Il fatto che l’inflazione oggi sia in calo non significa che i prezzi stiano diminuendo: in quel caso l’inflazione sarebbe negativa e si chiamerebbe deflazione. Significa invece che l’aumento dei prezzi è diventato meno intenso rispetto a quello del mese precedente: se a ottobre 2022 un prodotto costava 100 euro, oggi in Italia ne costa 101,8, quindi comunque in aumento.

Ci sono diversi motivi che spiegano questo calo, quello principale è di natura statistica. Il tasso di inflazione infatti è calcolato in termini mobili: si confrontano i prezzi di ottobre del 2023 con quelli di ottobre del 2022, quelli di settembre del 2023 con quelli di settembre del 2022 e così via. La base di partenza è quindi sempre diversa e man mano il confronto viene fatto con mesi in cui i prezzi erano diventati altissimi.

L’inflazione annuale di questo mese, per esempio, viene calcolata confrontando i prezzi di oggi con quelli di ottobre 2022, ossia quando l’Italia e tutta l’Eurozona erano alle prese con la crisi energetica e prezzi altissimi del gas, cosa che fece aumentare tantissimo i prezzi dell’energia e quindi in generale quelli di un po’ di tutto. Per questo motivo a ottobre dello scorso anno l’inflazione era al suo picco: in Italia era all’11,8 per cento, nell’Eurozona era al 10,6.

Oggi i prezzi dell’energia sono tornati su livelli molto più bassi un po’ ovunque: in Italia sono calati del 17,7 per cento per quanto riguarda i beni energetici non regolamentati, e del 32,7 per cento quelli dei beni energetici regolamentati. Un contributo alla riduzione dell’inflazione c’è stato anche da parte dei prezzi del cibo, i cui aumenti sono meno intensi rispetto all’anno scorso, quando salirono molto sia per gli effetti della guerra in Ucraina, che rese più cari per esempio i cereali, sia per la crisi energetica che fece rincarare il costo della lavorazione.

Sono tutte buone notizie, se paragonate a quanto stava succedendo un anno fa. Resta però il fatto che l’inflazione è ancora un fenomeno molto persistente nell’economia e che i prezzi stanno ancora salendo dopo il forte aumento del costo della vita dello scorso anno.

Questo lo si vede dalla cosiddetta inflazione di fondo, quella che si ottiene togliendo dall’indice generale proprio i prezzi di cibo ed energia, cioè quelli più volatili e molto suscettibili a movimenti improvvisi. L’inflazione di fondo, seppur in calo, è ancora a livelli elevati: è pari al 4,2 per cento in Italia e al 5 nell’Eurozona.

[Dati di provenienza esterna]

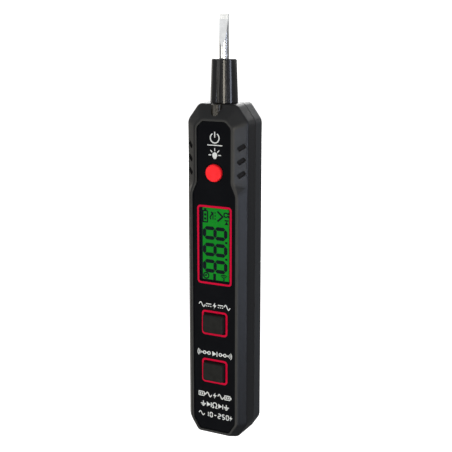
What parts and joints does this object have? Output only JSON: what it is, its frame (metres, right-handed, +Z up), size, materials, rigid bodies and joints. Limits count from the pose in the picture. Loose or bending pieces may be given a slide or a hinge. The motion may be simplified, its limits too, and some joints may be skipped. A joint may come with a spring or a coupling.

Di norma l’inflazione di fondo è minore dell’inflazione generale, dal momento che quest’ultima include anche gli aumenti legati a cibo ed energia. Ora invece l’inflazione di fondo è più alta dell’indice generale: una circostanza eccezionale dovuta al fatto che i prezzi di cibo ed energia sono calati rispetto a un anno fa, compensando in parte i rincari avvenuti sul resto dei prodotti.

Un altro esempio che fa ben capire che il costo della vita continua ad aumentare riguarda quel gruppo di beni che l’ISTAT chiama “carrello della spesa”, che sono rappresentativi quindi di una spesa per le esigenze più comuni come i beni alimentari, per la cura della casa e per l’igiene personale. Continuano ad avere rincari notevoli: in Italia questi prodotti sono ancora più cari del 6,3 per cento rispetto a un anno fa.

La conseguenza finale è che, nonostante i dati indichino un calo notevole dell’indice generale, chi ha un reddito fisso continua gradualmente a sentirsi sempre più impoverito e le cose non torneranno come prima molto presto. La maggior parte dei fenomeni che hanno causato l’inflazione si è ormai esaurita, ma l’aumento dei prezzi è diventato persistente e svantaggia soprattutto chi ha redditi fissi, come i dipendenti e i pensionati: oggi con gli stessi soldi si possono fare o comprare meno cose e i risparmi sui conti correnti si sono svalutati.

Ci vorrà un po’ di tempo affinché i consumatori europei ritrovino il loro potere d’acquisto di prima della pandemia: è improbabile che i prezzi scenderanno ai livelli di prima, ma saranno i redditi a doversi adeguare al costo della vita. Il che implica che gli stipendi debbano gradualmente salire: può sembrare una soluzione ovvia, ma è un processo che rischia di alimentare ulteriori distorsioni e non è detto che le imprese saranno disposte ad adeguarsi molto presto.